I recently built this config:
ASUS P8P67 REV 3.0
INTEL Core i5-2500K 3.30GHz 1155 BOX
KINGSTON 8192MB HyperX XMP Grey DDR3 1600MHz CL9 KIT
GIGABYTE HD6950 2GB GDDR5 PCIE
WD 1500GB Caviar Black 7200rpm 64MB SATA3
GIGABYTE ODIN Plus 700W
MICROSOFT Windows 7 Home Premium 64bit SP1


During games, the computer freezed after a couple of minutes. I checked the temperature: CPU 46C, GPU 52C, so i think it's fine. In the BIOS (new gen. ASUS BIOS) i have 3 basic performance type I can choose from. In normal (default) mode, it freezes after a couple of minutes (only during gameplay). In power saving mode, there is NO problem. In ASUS Optimal mode, it doesn't even load the windows, freezes right after the windows loading screen. One more thing: in normal and power saving mode, the RAM works on 1333Mhz and 1,5V, in ASUS optimal, it's 1600Mhz and 1,65V. I had the drivers updated, even the BIOS, but nothing changed. ANy ideas?

Thanks in advance!


----------



## Tyree (May 10, 2009)

A very good possibility is the lPSU. 
Another possibility is the 4GB sticks of HyperX RAM.


----------



## bvdub (Aug 18, 2011)

Thanks for the suggestions. I will run a PSU test in OCCT and i will try to get a memtest tomorrow. I'll post the results


----------



## Johnny1982 (Oct 15, 2010)

bvdub said:


> Thanks for the suggestions. I will run a PSU test in OCCT and i will try to get a memtest tomorrow. I'll post the results


Be careful with that OCCT test as it's very stressful to your PSU. Post voltages from your BIOS as well.


----------



## bvdub (Aug 18, 2011)

Well I've run both tests, no problems. Later when i get home, I'll post the voltages from the BIOS.


----------



## bvdub (Aug 18, 2011)

In NORMAL and POWER SAVING mode: 
CPU - 1,144V
DRAM - 1,5V (1333Mhz)
VCCSA - 0,925V
VCCIO - 1,075V
PCH - 1,006V
CPU PLL - 1,8V

In OPTIMAL mode:

CPU - 1,224V
DRAM - 1,65V (1600Mhz)
PCH - 1,056

everything else is the same

And just to be clear: the system remains stable ONLY if it's in POWER SAVING mode, even though the BIOS shows the same datas in NORMAL mode. In NORMAL mode it keeps freezing during gameplay.

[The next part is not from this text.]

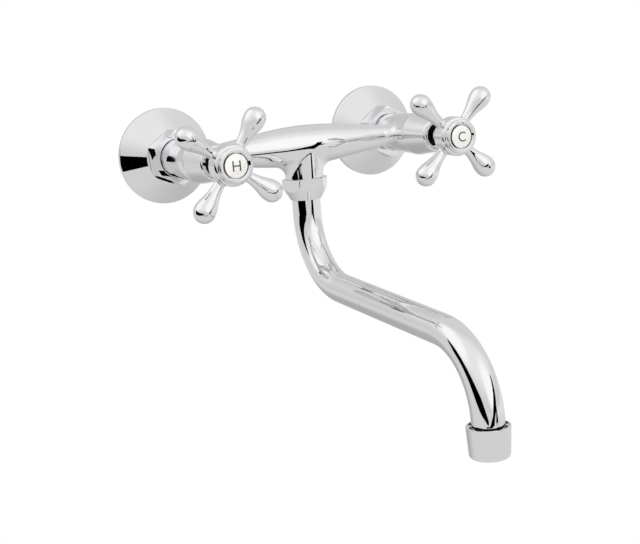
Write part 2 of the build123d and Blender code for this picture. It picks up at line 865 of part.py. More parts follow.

In OPTIMAL mode it doesn't even reach the windows


----------



## Johnny1982 (Oct 15, 2010)

Is there no 12v, 3,3v or 5v reading in your BIOS?


----------



## bvdub (Aug 18, 2011)

There is: 
3,3V - 3,334V
5V - 5,080V
12V - 12,000V

And I almost forgot: in Optimal mode, the RAM is changed automatically to 1648Mhz instead of 1600Mhz. 

In normal mode, the CPU voltage is 1,2V


----------



## Tyree (May 10, 2009)

Do you have or can you borrow any other RAM to try, preferably not Hyper X?


----------